For even more flavor, toast the quinoa by sauteing it in a little olive oil over medium heat until it’s golden before cooking.
Pan-Seared Corn and Quinoa Salad
From “Mastering the Art of Vegan Cooking,” by Annie and Dan Shannon (Grand Central Life & Style, $25).
1/3 cup olive oil
Juice of 3 limes
2 cloves garlic, minced
1 teaspoon ground cumin
1 teaspoon soy sauce
1 teaspoon ground oregano
1/4 teaspoon crushed black peppercorns
1/2 teaspoon chili powder
1 tablespoon olive oil
2 ears corn, husked
1 cup quinoa, cooked according to package directions
1/2 cup fresh cilantro
2 stalks celery, chopped
1/2 red bell pepper, diced
3 green onions, chopped
1 jalapeno, seeded and sliced
Make dressing: In airtight container, whisk together dressing ingredients. Cover and set aside for 15-20 minutes.
Make salad: Brush a cast-iron skillet with olive oil and set it over medium heat. Once skillet is hot, add corn and brush ears with olive oil.

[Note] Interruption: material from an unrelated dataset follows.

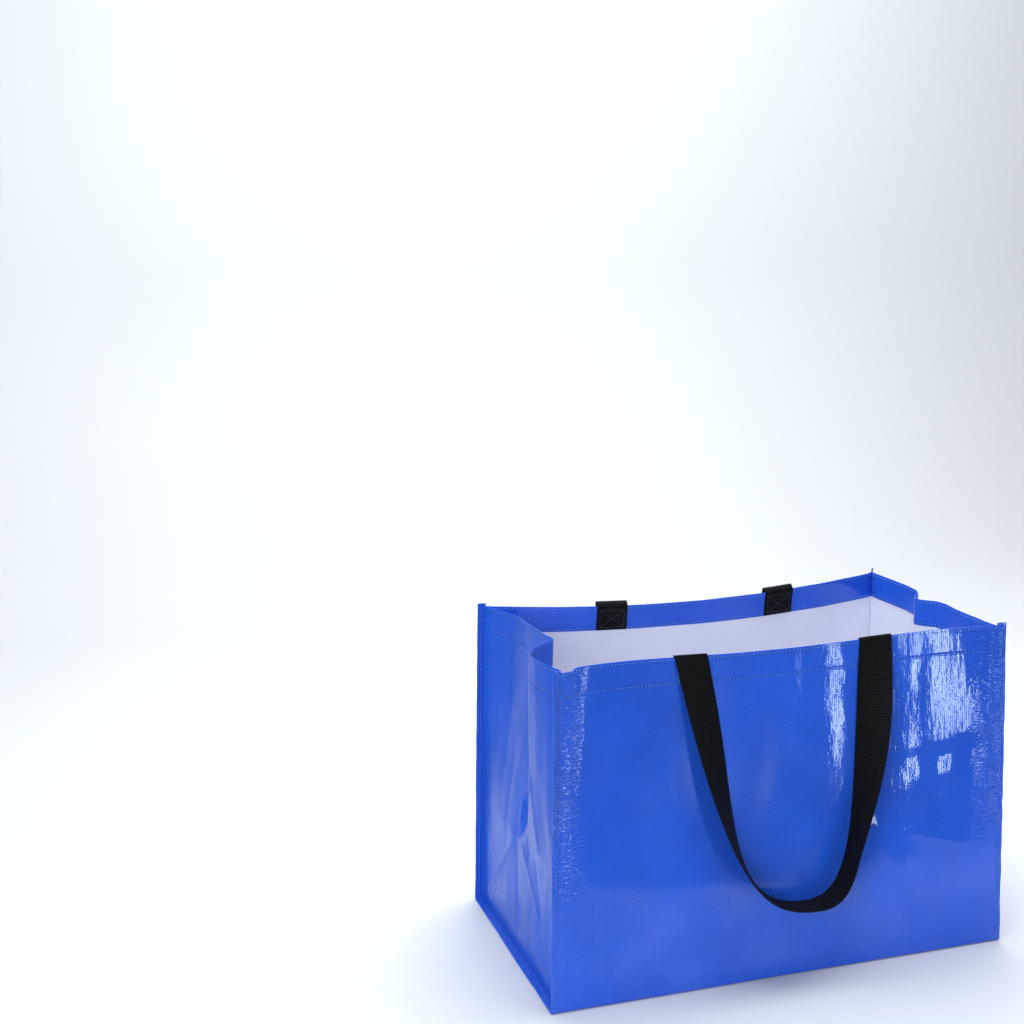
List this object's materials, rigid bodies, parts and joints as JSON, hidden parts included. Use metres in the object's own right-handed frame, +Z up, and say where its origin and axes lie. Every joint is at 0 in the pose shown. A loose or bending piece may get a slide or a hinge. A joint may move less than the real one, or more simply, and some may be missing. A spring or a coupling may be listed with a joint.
{
  "type": "laminated shopping tote",
  "caption": "Large open-topped shopping tote of glossy laminated woven sheet, with bound side seams, pleated gussets, a stitched hem and webbing handles hanging over the rim.",
  "frame": {"origin": "middle of the underside of the bottom panel", "axes": "+Z up, -Y the front panel, +X to the right along the bottom fold"},
  "size_m": [0.55, 0.3667, 0.3805],
  "materials": {
    "laminate": "glossy film over a fine plain weave",
    "webbing": "matt ribbed webbing",
    "thread": "spun sewing thread"
  },
  "bodies": {
    "root": {"body_wrap": "laminate", "gusset_left": "laminate", "gusset_right": "laminate", "handle_front": "webbing", "handle_back": "webbing"}
  },
  "joints": []
}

Using a fork, gently roll corn to evenly sear. It should take about 3 minutes for corn to be lightly browned. Transfer corn to a plate and refrigerate to cool.
Toss together quinoa, cilantro, celery, bell pepper and green onions in a large bowl. Add as much of the jalapeno as you like.
Remove corn from refrigerator. Set stalk end of one ear in a large bowl and hold top by the narrow end. Gently run a large, sharp knife down the cob to remove kernels. Rotating corn is less awkward than moving the knife and will get larger kernels.
Toss corn kernels into the quinoa salad and mix. Mix in dressing, transfer salad to an air-tight container and refrigerate at least 15 minutes. Serve cold.
Yield: 4 to 6 servings.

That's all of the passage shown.